Now, from the Power-Mean inequality we acquire that

$\displaystyle \frac{a^{\frac{4}{3}}+c^{\frac{4}{3}}}{2}\geq \left(\frac{a+c}{2}\right)^{\frac{4}{3}}$ and $\displaystyle \frac{b^{\frac{4}{3}}+d^{\frac{4}{3}}}{2}\geq \left(\frac{b+d}{2}\right)^{\frac{4}{3}}$.

And therefore we have that

$\displaystyle \sum_{cyc}\frac{a^2}{(a+b+c)^2}\geq \frac{1}{2}\cdot \frac{\left[(a+c)^{\frac{4}{3}}+(b+d)^{\frac{4}{3}}\right]^{3}}{\left[(a+c)^2+(b+d)^2+(a+c)(b+d)\right]^{2}}$.

Let us divide the last fraction by $\displaystyle (b+d)^2$. Then by setting $\displaystyle w=\left(\frac{a+c}{b+d}\right)^{\frac{1}{3}}$, the last inequality becomes

$\displaystyle \sum_{cyc}\frac{a^2}{(a+b+c)^2}\geq \frac{1}{2}\cdot \frac{(w^4+1)^3}{(w^6+w^3+1)^2}$.

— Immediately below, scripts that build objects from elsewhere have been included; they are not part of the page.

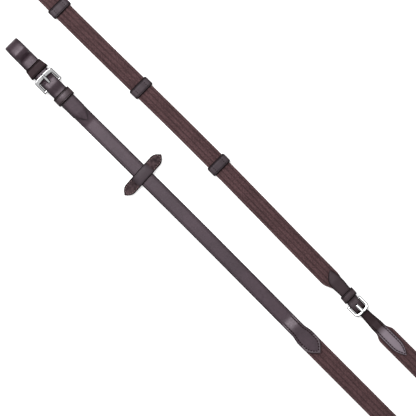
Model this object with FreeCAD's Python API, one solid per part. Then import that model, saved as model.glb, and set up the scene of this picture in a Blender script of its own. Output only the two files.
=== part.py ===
# A pair of leather reins with woven web hand parts, laid out in long runs on a flat surface.
#
# Each half is a leather strap sewn to a long web with leather hand stops.  The strap's front
# end is folded round a buckle, and a billet sewn under it goes round the bit ring and back
# through that buckle.  The two webs are buckled together at the centre: the left half ends in
# the buckle and the right half in the billet.
#
# Millimetres.  +X lies along the runs, +Y across them and +Z up from the surface.  The origin
# is the middle of the laid-out reins, on the surface.  Positions along a half are distances
# from the outside of its bit loop.
import FreeCAD, Part

import math
import os

from FreeCAD import Matrix, Placement, Rotation, Vector

# Lengths along one half.
REIN_LENGTH = 1300.0          # bit loop to the front bar of the centre buckle
JOIN_START = 385.0            # where the leather starts to rise onto the web
JOIN_LENGTH = 52.0            # from there to the tip of the leather point
WEB_START = JOIN_START + 26.0
REIN_STOP_AT = 186.4
HAND_STOPS_FROM_CENTRE = (205.5, 314.8, 429.0, 541.0, 653.0)

# Straps.
STRAP_WIDTH = 16.0
STRAP_THICKNESS = 2.8
WEB_WIDTH = 19.0
WEB_THICKNESS = 2.8
HALF = STRAP_THICKNESS / 2
UNDERLAY = 2.0                # thickness of what is sewn under a strap
LAYER_GAP = 0.1               # between two layers of one folded strap
MOVING_GAP = 0.3              # between leather pieces that slide on each other

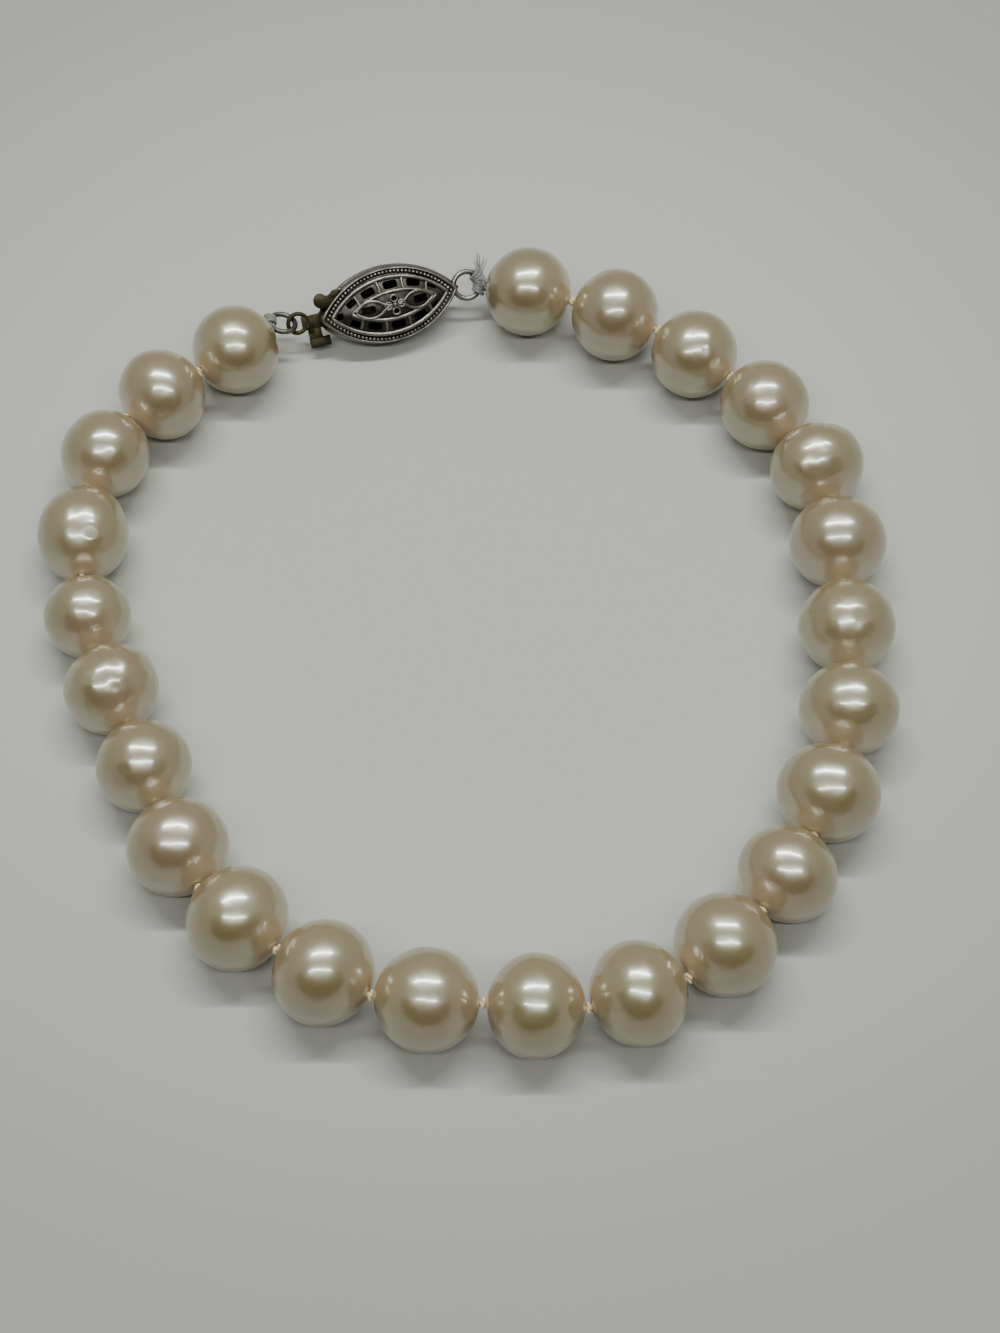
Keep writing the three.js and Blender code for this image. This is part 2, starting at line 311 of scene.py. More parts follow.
def plate(bm, outline, low, high, corner=0.1, ease=0.05):
    """A flat plate of this outline between two heights, its corners rounded and its edges eased."""
    sheet = bmesh.new()
    sheet.faces.new([sheet.verts.new((u, v, low)) for u, v in outline])
    if corner:
        eased(sheet, sheet.verts[:], corner, "VERTICES", 3)
    grown = bmesh.ops.extrude_face_region(sheet, geom=sheet.faces[:])["geom"]
    raised = [item for item in grown if isinstance(item, bmesh.types.BMVert)]
    bmesh.ops.translate(sheet, verts=raised, vec=(0, 0, high - low))
    if ease:
        level = [edge for edge in sheet.edges if abs(edge.verts[0].co.z - edge.verts[1].co.z) < SAME]
        eased(sheet, level, ease)
    bmesh.ops.recalc_face_normals(sheet, faces=sheet.faces)
    made = bpy.data.meshes.new("plate")
    sheet.to_mesh(made)
    sheet.free()
    merged(bm, made)


def block(bm, u, v, w, ease=0.04):
    """A rectangular block between pairs of limits, with eased edges."""
    plate(bm, [(u[0], v[0]), (u[1], v[0]), (u[1], v[1]), (u[0], v[1])], w[0], w[1], 0, ease)


def spun(bm, profile, axis, steps):
    """Turns a closed profile of points once round an axis through the origin."""
    verts = [bm.verts.new(co) for co in profile]
    edges = [bm.edges.new(pair) for pair in zip(verts, verts[1:])]
    edges.append(bm.edges.new((verts[-1], verts[0])))
    bmesh.ops.spin(
        bm, geom=verts + edges, cent=(0, 0, 0), axis=axis, angle=math.tau, steps=steps, use_merge=True)
    bmesh.ops.remove_doubles(bm, verts=bm.verts, dist=WELD)


# ------------------------------------------------------------------ materials


def nacre(name, tone, settings):
    """Nacre of a cultured pearl, grown in thin clear layers over a shell bead and polished: a cream body
    that light sinks into, a soft glow from the layers below, and a sharp gloss from the skin on top."""
    material, tree = new_material(name)
    place = add(tree, "ShaderNodeTexCoord").outputs["Object"]
    # Overtones change slowly, over about half a pearl, and the growth marks are some 0.6 mm long.
    swell = add(tree, "ShaderNodeTexNoise", [(place, "Vector")], {"Scale": 1 / (5 * MM), "Detail": 2.0})
    body = add(tree, "ShaderNodeValToRGB", [(swell.outputs["Fac"], "Fac")])
    stops = body.color_ramp.elements
    stops[0].position = 0.36
    stops[0].color = linear(settings.green)
    stops[1].position = 0.64
    stops[1].color = linear(settings.rose)
    stops.new(0.5).color = linear(tone)
    # A lighter colour on the sides that face each other and the sheet stands in for passed light.
    shelter = add(tree, "ShaderNodeAmbientOcclusion", inputs={"Distance": 5 * MM}, samples=4)
    painted_fill_share = add(
        tree, "ShaderNodeMapRange", [(shelter.outputs["AO"], "Value")],
        {"From Min": 0.25, "From Max": 0.92, "To Min": 1.0, "To Max": 0.0})
    depth = add(
        tree, "ShaderNodeMix", [(painted_fill_share.outputs["Result"], 0), (body.outputs["Color"], 6)],
        {7: linear(settings.fill)}, data_type="RGBA")
    growth = add(tree, "ShaderNodeTexNoise", [(place, "Vector")], {"Scale": 1 / (0.6 * MM), "Detail": 4.0})
    bump = add(
        tree, "ShaderNodeBump", [(growth.outputs["Fac"], "Height")],
        {"Strength": 0.12, "Distance": 0.02 * MM})
    shader = add(
        tree, "ShaderNodeBsdfPrincipled",
        [(depth.outputs[2], "Base Color"), (bump.outputs["Normal"], "Normal")],
        {
            "Roughness": settings.glow, "IOR": 2.02,
            "Specular IOR Level": 1.0, "Specular Tint": linear("#F4F6EA"),
            "Subsurface Weight": 0.9, "Subsurface Scale": settings.depth * MM,
            "Subsurface Radius": (1.0, 0.9, 0.7),
            "Coat Weight": 1.0, "Coat Tint": linear("#FEFCF8"),
            "Coat Roughness": settings.luster, "Coat IOR": 1.78,
        })
    finished(tree, shader)
    return material


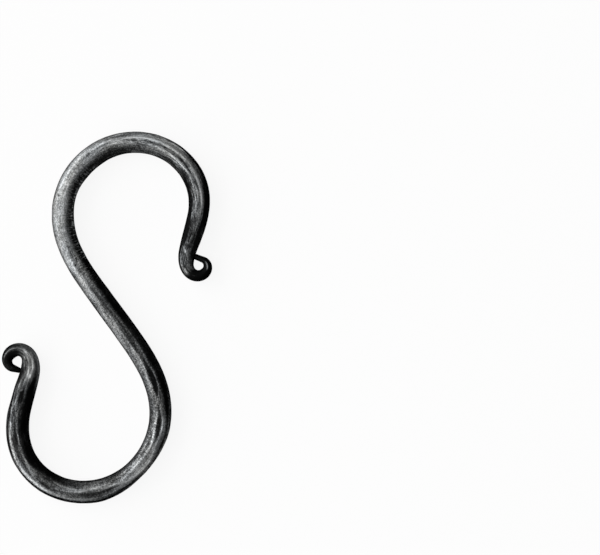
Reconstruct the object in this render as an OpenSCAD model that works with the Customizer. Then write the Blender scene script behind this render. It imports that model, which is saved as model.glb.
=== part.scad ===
// Hand-forged S hook, made from one round bar.
// Two opposed bowls meet in a straight shank. Each end is drawn down to a squared arm that
// curls back round a small eye until its point rests against the arm.
// The hook lies flat: long side along Y, thickness along Z, underside at Z = 0. Sizes in mm.

/* [Bar] */
// Diameter of the round bar
bar_d = 6; // [5:0.1:7]
// Straight length of the shank between the two bowls
shank_len = 12; // [4:0.1:40]
// Angle between the shank and the long side of the hook
shank_lean = 36; // [20:0.5:50]

/* [Upper bowl] */
// Centreline radius of the bowl at its crown
upper_bowl_r = 20.25; // [17:0.05:30]
// Centreline radius of the heel, the tightest place of the bowl
upper_heel_r = 15.85; // [13:0.05:20]
// Angle of the easing from the straight shank into the crown
upper_ease_angle = 29.5; // [15:0.5:45]
// Angle of the crown, at its full radius
upper_crown_angle = 59; // [40:0.5:70]
// Angle over which the crown tightens into the heel
upper_heel_angle = 123.5; // [100:0.5:135]
// Angle of the easing from the heel out to the neck
upper_exit_angle = 23; // [15:0.5:35]
// Width of the bar at the heel, in the plane of the hook
upper_heel_w = 5.8; // [5:0.05:7]

/* [Upper eye] */
// Width of the arm at the neck, where the curl begins
upper_neck_w = 4.9; // [4:0.05:6]
// Width at the root of the eye, where the curl meets the hole
upper_root_w = 3.9; // [3:0.05:5]
// Width where the straight point leaves the hole
upper_tail_w = 1.8; // [1.4:0.05:2.6]
// Width at the end of the point
upper_point_w = 1.55; // [1:0.05:2]
// Diameter of the hole that the curl is closed round
upper_eye_d = 1.9; // [1.8:0.05:4]
// Angle of the curl from the neck to the root of the eye
upper_lead_angle = 93; // [60:1:95]
// Angle of the curl round the hole
upper_wrap_angle = 174; // [165:1:200]

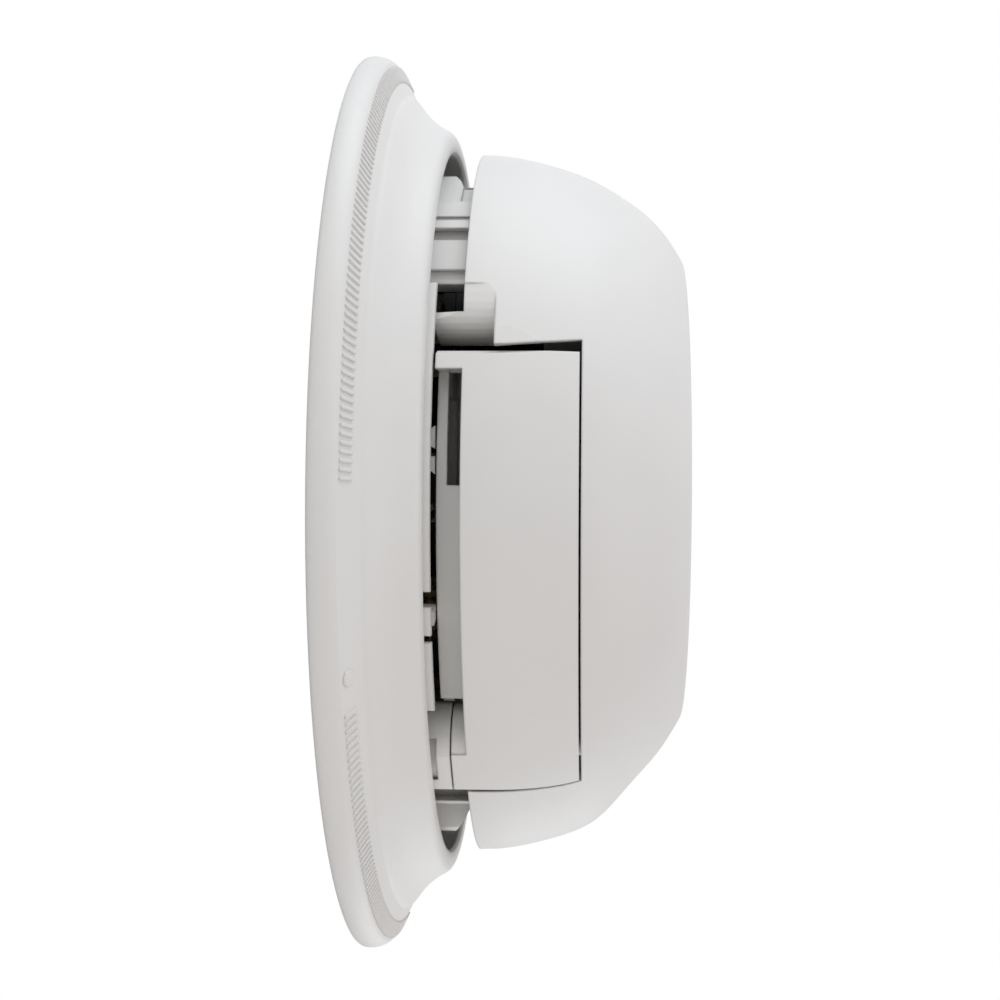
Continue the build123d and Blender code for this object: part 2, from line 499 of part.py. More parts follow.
# plate, retaining flange, hollow, stem, cross ribs below and three grip ribs on the face
button = cyl(BUTTON_R, 46.9, FACE_Z - 0.05, *BUTTON)
button = largest(fillet([e for e in button.edges() if e.center().Z > FACE_Z - 0.5], 0.5))
button += cyl(12.8, 46.9, 48.35, *BUTTON)
button -= cyl(9.4, 46.0, 48.6, *BUTTON)
button += cyl(2.3, SWITCH_TOP + BUTTON_TRAVEL + 0.03, 49.5, *BUTTON)
for angle in (0, 90):
    button += Pos(*BUTTON, 0) * (Rot(0, 0, angle) * box(-9.8, 9.8, -0.6, 0.6, 44.8, 48.8))
for x_min, x_max in ((-16.8, -12.9), (-11.9, -10.3), (-9.4, -7.1)):
    rib = box(x_min, x_max, -4.6, 4.6, FACE_Z - 0.5, FACE_Z + 0.42)
    button += fillet(rib.edges().filter_by(Axis.Z), 0.5)
save(button, "test_button")

# ---------------------------------------------------------------- electronics on the board
chip = box(-6.2, 0.2, -34.8, -15.2, BOARD_TOP + 0.5, BOARD_TOP + 3.6)
chip -= cyl(0.9, BOARD_TOP + 3.2, BOARD_TOP + 5, -3.0, -34.0)
save(chip, "detector_chip")
PIN_PITCH = 2.54
pins = []
for i in range(8):
    y = -33.9 + i * PIN_PITCH
    for x in (-7.2, 0.3):
        pins.append(box(x, x + 0.9, y - 0.25, y + 0.25, BOARD_TOP, BOARD_TOP + 2.0))
save_group(pins, "chip_pins")

# radius, height, x, y
CANS = [(3.1, 11.0, 0.5, 33.5), (2.5, 7.0, -6.0, 43.0), (2.5, 7.0, 13.0, 43.4)]
cans = []
for radius, height, x, y in CANS:
    can = cyl(radius, BOARD_TOP, BOARD_TOP + height, x, y)
    cans.append(fillet([e for e in can.edges() if e.center().Z > BOARD_TOP + 1], 0.4))
save_group(cans, "electrolytic_capacitors")

WIRE_R, WIRE_DX, WIRE_Z = 0.28, 4.6, BOARD_TOP + 1.3
resistor = x_cyl(1.1, -3.0, 3.0, 0, WIRE_Z) + x_cyl(WIRE_R, -WIRE_DX, WIRE_DX, 0, WIRE_Z)
for side in (-1, 1):
    resistor += cyl(WIRE_R, BOARD_TOP, BOARD_TOP + 1.4, side * WIRE_DX, 0)
# x, y, turn about Z
RESISTORS = [(16.0, -18.0, 0), (16.0, -23.0, 0), (16.0, -28.0, 0),
             (-20.0, -20.0, 90), (-25.0, -20.0, 90), (-30.0, -20.0, 90)]
save_group([Pos(x, y, 0) * (Rot(0, 0, angle) * resistor) for x, y, angle in RESISTORS],
           "resistors")

films = []
for y in (-25.0, -17.5, -10.0):
    film = box(27.0 - 1.3, 27.0 + 1.3, y - 2.6, y + 2.6, BOARD_TOP, BOARD_TOP + 3.2)
    films.append(fillet(film.edges(), 0.5))
save_group(films, "film_capacitors")

save(tube(4.0, 2.4, BOARD_TOP + 1.0, BOARD_TOP + 6.0, *COIL), "coil_winding")
core = cyl(2.3, BOARD_TOP + 0.5, BOARD_TOP + 7.0, *COIL)
for z in (BOARD_TOP, BOARD_TOP + 6.1):
    core += cyl(4.4, z, z + 0.9, *COIL)
save(core, "coil_core")
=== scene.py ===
# A round white alarm with a battery drawer. It lies on its bracket on the floor at z = 0, with
# its axis along +Z. The camera looks from -Y and is turned so that -X is up in the picture.
# Lengths of pieces are in millimetres and angles round the axis run from -Y towards +X.
# Materials, stage, camera lens clipping and lights are in metres.
import bpy, bmesh, math, json
from mathutils import Vector, Matrix


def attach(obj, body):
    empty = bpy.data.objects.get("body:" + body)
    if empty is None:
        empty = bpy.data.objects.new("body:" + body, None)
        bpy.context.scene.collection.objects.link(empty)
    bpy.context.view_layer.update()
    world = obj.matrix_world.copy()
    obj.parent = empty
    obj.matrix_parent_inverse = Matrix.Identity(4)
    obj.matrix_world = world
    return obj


MM = 0.001

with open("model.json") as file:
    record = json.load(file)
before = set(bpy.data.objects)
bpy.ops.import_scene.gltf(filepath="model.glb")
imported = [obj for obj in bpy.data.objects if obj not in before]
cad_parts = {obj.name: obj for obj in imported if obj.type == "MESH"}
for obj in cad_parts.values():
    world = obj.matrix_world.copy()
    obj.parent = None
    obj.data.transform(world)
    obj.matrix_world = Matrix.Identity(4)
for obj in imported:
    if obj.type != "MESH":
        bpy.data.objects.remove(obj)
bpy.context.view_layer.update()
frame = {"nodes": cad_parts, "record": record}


# ------------------------------------------------------------------ shader node helpers
def set_inputs(tree, node, inputs):
    """Gives each named input a plain value, or links it when the value is a socket."""
    for key, value in inputs.items():
        if isinstance(value, bpy.types.NodeSocket):
            tree.links.new(value, node.inputs[key])
        else:
            node.inputs[key].default_value = value


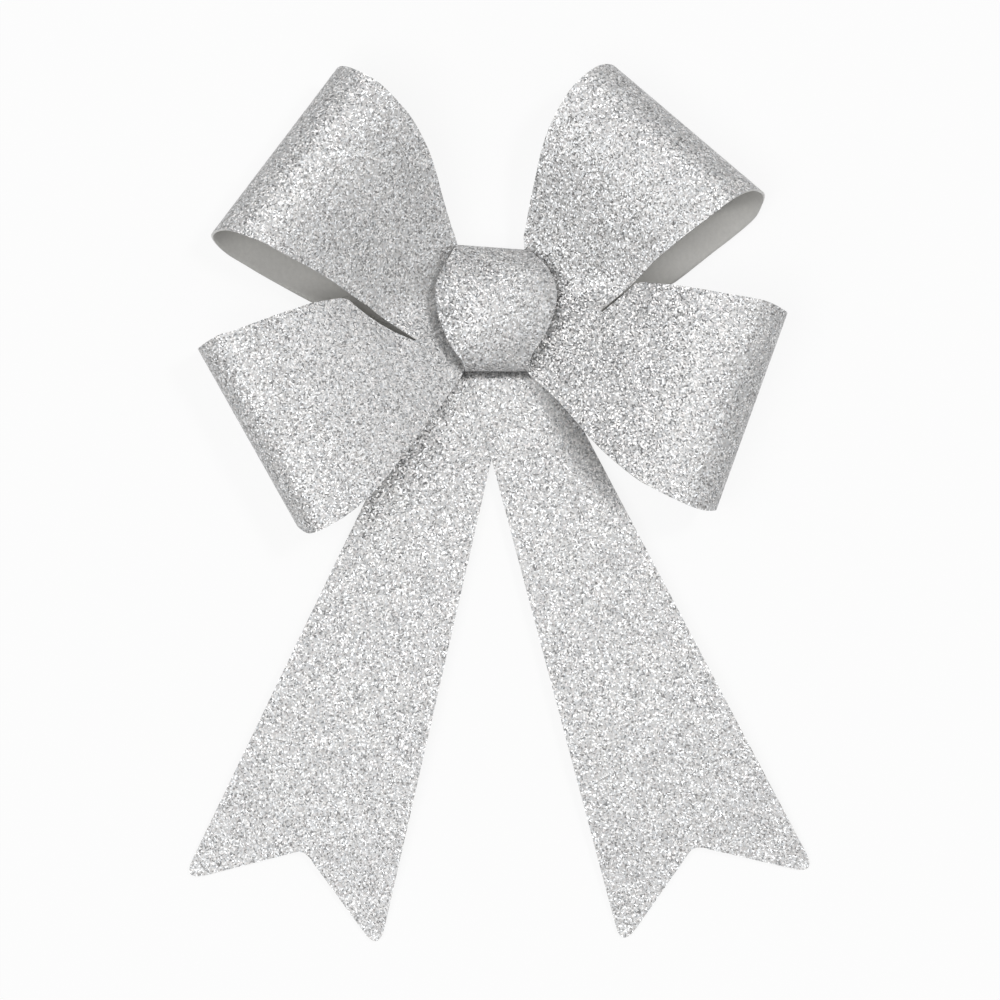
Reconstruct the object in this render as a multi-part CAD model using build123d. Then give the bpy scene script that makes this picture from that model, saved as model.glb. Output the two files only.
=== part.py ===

So, we only need to prove that

$\displaystyle \frac{1}{2}\cdot \frac{(w^4+1)^3}{(w^6+w^3+1)^2}\geq \frac{4}{9}$,

or

$\displaystyle 9(w^4+1)^3\geq 8(w^6+w^3+1)^2$, or $\displaystyle 9\left(w^2+\frac{1}{w^2}\right)^{3}\geq 8\left(w^3+\frac{1}{w^3}+1\right)^{2}$.

Setting $\displaystyle t=w+\frac{1}{w}$ the above inequality becomes $\displaystyle 9(t^2-2)^2\geq 8(t^3-3t+1)^2$.

But the last inequality is equivalent to $\displaystyle (t-2)^2(t^4+4t^3+6t^2-8t-20)\geq 0$ which is obviously true since

$\displaystyle t^4+4t^3+6t^2-8t-20=t^4+4t^2(t-2)+4t(t-2)+10(t-2)\geq 0$

and

$\displaystyle t=w+\frac{1}{w}\geq 2$, Q.E.D.